4143 posts - 8863 votes 
Speaks: Norwegian*, Spanish, Swedish, French, English, German, Italian
Studies: Russian

 
 Message 238 of 464
06 April 2014 at 8:06am | IP Logged 
I am a huge fan of learning like a child or by immersion. In my opinion it far exceeds any other method. The
problem, like Josquin says, is that for us learners who sit at home, that method is not really available to us. If I
had enough time and money on my hand I would have lived in Russia for a few months - one of my great
sorrows in life is that I was not exposed to Russian at an early age - but I have a job and a family to support,
and am not able to follow my desires. So the second best option is a combination of learning grammar and
getting as much input as possible. But the only languages where my grammar is near perfect is French and
Spanish where I did not learn any grammar until after I was already fluent. The problem is that I cannot
reproduce the circumstances which led to that.

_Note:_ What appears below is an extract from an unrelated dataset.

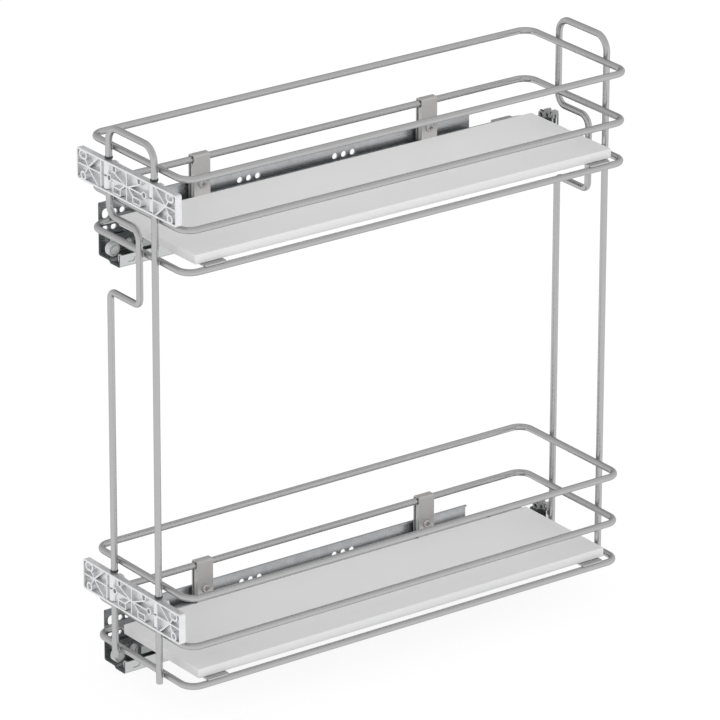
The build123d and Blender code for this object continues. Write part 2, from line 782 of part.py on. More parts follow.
def middle_rear_wheel(tier):
    """Rear roller of the middle member, inside the cabinet rail's track."""
    z = top_z(tier) - track_roller_drop
    return roller(roller_radius, middle_rear_roller_x, middle_rear_y - middle_rear_roller, z)


def drawer_wheel(tier):
    """Rear roller of the drawer member, inside the middle member's channel."""
    z = top_z(tier) - drawer_roller_drop
    return roller(inner_roller_radius, drawer_roller_x, drawer_rear_y - drawer_roller_inset, z)


def cabinet_pins():
    """Roller rivets of both cabinet rails, flush with the cabinet side."""
    y = rail_front_y + cabinet_roller_inset
    pins = [roller_pin(0, y, top_z(tier) - cabinet_roller_drop, rail_sheet, 1) for tier in tiers]
    return Compound(pins)


def middle_pins(tier):
    """Roller rivets of one middle member, two towards the basket and one towards the wall."""
    top = top_z(tier)
    pin_z = top - middle_roller_drop
    rear_y = middle_rear_y - middle_rear_roller
    pins = [roller_pin(middle_web_x, y, pin_z, middle_sheet, 1) for y in (front_roller_y, second_roller_y)]
    rear_x = middle_web_x + middle_sheet
    return Compound(pins + [roller_pin(rear_x, rear_y, top - track_roller_drop, middle_sheet, -1)])


def drawer_pins():
    """Roller rivets of both drawer members."""
    y = drawer_rear_y - drawer_roller_inset
    x = drawer_web_x + drawer_sheet
    pins = [roller_pin(x, y, top_z(tier) - drawer_roller_drop, drawer_sheet, -1) for tier in tiers]
    return Compound(pins)


# Soft-close unit

def damper_z(tier):
    """Underside of the soft-close unit."""
    return top_z(tier) - middle_top_drop + damper_lift


def damper_housing(tier):
    """Sealed damper case on the cabinet rail's web, with a guide slot and a thicker rear cap."""
    z = damper_z(tier)
    outer_x = damper_x + damper_width
    end_y = damper_front_y + damper_length
    case = block((rail_sheet, outer_x), (damper_front_y, end_y), (z, z + damper_height))
    case = fillet(case.edges().filter_by(Axis.Y).group_by(Axis.X)[-1], damper_radius)
    cap = block((rail_sheet, outer_x + damper_cap_rise), (end_y - damper_cap_length, end_y),
                (z, z + damper_height + damper_cap_rise))
    cap = fillet(cap.edges().filter_by(Axis.Y).group_by(Axis.X)[-1], damper_radius)
    slot_y = damper_front_y + damper_slot_inset + damper_slot_length / 2
    slot_place = facing_basket(outer_x - damper_slot_depth, slot_y, z + damper_height / 2)
    slot = extrude(slot_place * SlotOverall(damper_slot_length, damper_slot_height), 2 * damper_slot_depth)
    return case + cap - slot


def damper_catch(tier):
    """Catch at the mouth of the damper, open towards the front for the striker pin."""
    z = damper_z(tier)
    y_range = (damper_front_y - catch_length, damper_front_y)
    middle_x = damper_x + damper_width / 2
    body = block((damper_x + catch_inset, damper_x + damper_width - catch_inset), y_range,
                 (z + catch_inset, z + damper_height - catch_inset))
    slot = block((middle_x - catch_slot / 2, middle_x + catch_slot / 2),
                 (y_range[0] - past, y_range[0] + catch_slot_length), (z - past, z + damper_height + past))
    return body - slot


def striker(tier):
    """Arm on the drawer member with the pin that the soft-close catch holds."""
    z = top_z(tier) - drawer_top_drop
    pin_x = damper_x + damper_width / 2
    slot_end_y = damper_front_y - catch_length + catch_slot_length
    pin_y = slot_end_y - striker_pin_radius - flange_gap
    arm_y = (pin_y - striker_front, pin_y + striker_back)
    arm = block((pin_x - striker_back, drawer_web_x - striker_inset), arm_y, (z, z + striker_sheet))
    arm = fillet(arm.edges().filter_by(Axis.Z), striker_corner)
    pin = Cylinder(striker_pin_radius, striker_pin_height, align=(Align.CENTER, Align.CENTER, Align.MIN))
    return arm + Pos(pin_x, pin_y, z + striker_sheet) * pin


# Rear ends of the cabinet rails

def rear_bracket(tier):
    """Steel end plate with an ear bent forward at its basket side."""
    top = top_z(tier)
    low_z = top - rail_floor_drop - trough_step
    plate = block((0, rear_width), (rail_rear_y, rail_rear_y + rear_sheet), (low_z, top - rear_top_drop))
    ear_z = (top - rear_ear_top_drop - rear_ear_height, top - rear_ear_top_drop)
    ear = block((rear_width - rear_sheet, rear_width),
                (rail_rear_y - rear_ear_depth + rear_sheet, rail_rear_y + rear_sheet), ear_z)
    ear = fillet(ear.edges().filter_by(Axis.X).group_by(Axis.Z)[-1], rear_ear_corner)
    return plate + ear


def star_knob(y, z):
    """Disc with a ring of small lobes and a bore, its face towards the front at y."""
    face = Circle(knob_hub_radius)
    for place in PolarLocations(knob_hub_radius, knob_lobes):
        face += place * Circle(knob_lobe_radius)
    back = facing_front(stop_knob_x, y + stop_knob_depth, z)
    return extrude(back * (face - Circle(knob_bore_radius)), stop_knob_depth)


def rear_stop(tier):
    """Plastic buffer block in front of the end plate, with a ring and a star knob on top."""
    top = top_z(tier)
    front_y = rail_rear_y - stop_block_depth
    low_z = top - floor_top_drop + flange_gap
    high_z = top - stop_block_top_drop
    x_low = rail_sheet + flange_gap
    body = block((x_low, x_low + stop_block_width), (front_y, rail_rear_y), (low_z, high_z))
    top_edges = body.edges().filter_by(Axis.Y).group_by(Axis.Z)[-1]
    body = fillet(top_edges, stop_block_corner)
    ring_back = facing_front(stop_ring_x, front_y + stop_ring_depth, high_z + stop_ring_rise)
    ring = extrude(ring_back * (Circle(stop_ring_radius) - Circle(stop_ring_bore)), stop_ring_depth)
    return body + ring + star_knob(front_y, high_z + stop_knob_rise)


nodes = {"front_frame": leg_frame(front_leg_y), "rear_frame": leg_frame(rear_leg_y)}
for tier in tiers:
    nodes[tier + "_top_loop"] = wire_loop(top_z(tier))
    nodes[tier + "_middle_loop"] = wire_loop(top_z(tier) - mid_drop)
    nodes[tier + "_base_loop"] = wire_loop(top_z(tier) - base_drop)
    nodes[tier + "_board"] = board(tier)
    nodes[tier + "_board_tabs"] = board_tabs(tier)
    nodes[tier + "_front_hanger"] = hanger(tier, -1)
    nodes[tier + "_rear_hanger"] = hanger(tier, 1)
    nodes[tier + "_door_bracket"] = door_bracket(tier)
    nodes[tier + "_leg_clamps"] = leg_clamps(tier)
    nodes[tier + "_cabinet_rail"] = cabinet_rail(tier)
    nodes[tier + "_cabinet_track"] = cabinet_track(tier)
    nodes[tier + "_middle_rail"] = middle_rail(tier)
    nodes[tier + "_drawer_rail"] = drawer_rail(tier)
    nodes[tier + "_cabinet_roller"] = cabinet_roller(tier)
    nodes[tier + "_middle_front_roller"] = middle_front_wheel(tier, front_roller_y)
    nodes[tier + "_middle_second_roller"] = middle_front_wheel(tier, second_roller_y)
    nodes[tier + "_middle_rear_roller"] = middle_rear_wheel(tier)
    nodes[tier + "_drawer_roller"] = drawer_wheel(tier)
    nodes[tier + "_middle_pins"] = middle_pins(tier)
    nodes[tier + "_damper_housing"] = damper_housing(tier)
    nodes[tier + "_damper_catch"] = damper_catch(tier)
    nodes[tier + "_striker"] = striker(tier)
    nodes[tier + "_rear_bracket"] = rear_bracket(tier)
    nodes[tier + "_rear_stop"] = rear_stop(tier)
nodes["board_screws"] = board_screws()
nodes["hanger_screws"] = hanger_screws()
nodes["clamp_screws"] = clamp_screws()
nodes["cabinet_roller_pins"] = cabinet_pins()
nodes["drawer_roller_pins"] = drawer_pins()

for name, shape in nodes.items():
    export_step(shape, "parts/" + name + ".step")
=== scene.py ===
import json
import math

import bmesh
import bpy
from mathutils import Matrix, Vector, noise

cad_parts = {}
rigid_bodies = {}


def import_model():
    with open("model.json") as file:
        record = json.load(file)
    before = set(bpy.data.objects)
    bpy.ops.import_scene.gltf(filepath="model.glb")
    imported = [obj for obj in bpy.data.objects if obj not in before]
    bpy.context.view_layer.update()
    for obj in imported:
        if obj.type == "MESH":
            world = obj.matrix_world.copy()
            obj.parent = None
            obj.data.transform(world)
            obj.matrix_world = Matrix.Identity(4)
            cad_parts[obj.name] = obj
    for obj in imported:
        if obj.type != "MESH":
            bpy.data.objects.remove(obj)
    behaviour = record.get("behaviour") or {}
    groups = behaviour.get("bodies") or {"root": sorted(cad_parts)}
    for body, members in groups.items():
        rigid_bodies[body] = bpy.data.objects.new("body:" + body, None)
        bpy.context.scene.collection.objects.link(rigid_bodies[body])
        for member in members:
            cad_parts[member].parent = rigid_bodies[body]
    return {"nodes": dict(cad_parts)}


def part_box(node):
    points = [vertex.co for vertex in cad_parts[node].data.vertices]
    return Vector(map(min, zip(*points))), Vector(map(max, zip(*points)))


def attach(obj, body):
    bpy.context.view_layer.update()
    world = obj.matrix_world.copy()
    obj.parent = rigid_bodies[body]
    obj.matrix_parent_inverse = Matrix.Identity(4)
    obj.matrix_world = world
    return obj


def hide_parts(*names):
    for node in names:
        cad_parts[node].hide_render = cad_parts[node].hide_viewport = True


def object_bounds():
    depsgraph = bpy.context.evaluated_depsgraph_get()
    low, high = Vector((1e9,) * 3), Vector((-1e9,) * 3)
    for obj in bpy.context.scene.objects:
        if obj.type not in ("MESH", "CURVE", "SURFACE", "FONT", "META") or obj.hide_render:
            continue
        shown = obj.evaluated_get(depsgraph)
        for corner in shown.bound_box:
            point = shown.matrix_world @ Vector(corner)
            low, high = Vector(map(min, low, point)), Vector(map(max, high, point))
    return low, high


for leftover in list(bpy.data.objects):
    bpy.data.objects.remove(leftover)
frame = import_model()
cad_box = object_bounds()


# Wire loops and frames: 5.7 mm mild steel wire, straightened, bent cold, butt-welded into
# loops and welded side by side to the two frames. The whole basket is then polished and
# satin nickel plated, which gives a soft grey metal with a faintly mottled sheen.
mm = 0.001
tiers = ("upper", "lower")
levels = ("top", "middle", "base")
nickel_light = "#C0C0C0"
nickel_dark = "#B5B5B5"
nickel_edge = "#D2D2D2"
nickel_mottle = 6.0 * mm
nickel_polish_marks = 0.5 * mm  # coarser than real, so that they show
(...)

1 person has voted this message useful



andy123
Newbie
Russian Federation
Joined 2803 days ago

14 posts - 19 votes
Speaks: Russian*
Studies: English, Spanish

 
 Message 239 of 464
06 April 2014 at 8:40am | IP Logged 
I don't think the "childlike" style is impossible in our homes. I'm trying it for Spanish now. 90 lessons of
Pimsleur for start from zero, podcasts, adapted audiobooks for now plus movies and skype talks in the
future. we'll see if it possible or not may be in a year or two.
1 person has voted this message useful



Марк
Senior Member
Russian Federation
Joined 3541 days ago

2096 posts - 2972 votes 
Speaks: Russian*

 
 Message 240 of 464
06 April 2014 at 10:04am | IP Logged 
Josquin wrote:
If I were to figure out the intricacies of Russian morphology by simply imitating what I read and hear, it would take me forever to master them. A simple rule like "There is always и and never ы after г, к, and х" makes choosing the correct ending much easier.

So, the solution can't be learning like children do, but combining approaches: Learn the rules and get as much input as you can. This way, you will achieve the best results. In the end, our goal is to replace conscious rules by a feeling for what's natural, but I sometimes even need rules for using correct German, so we can't do completely without them.

fabriciocarraro suggests to learn Russian pronunciation rules by imitating what you hear.
Why can't be grammar learned like that?
I completely agree with your post, but I don't understand why I'm always criticized when I write similar things.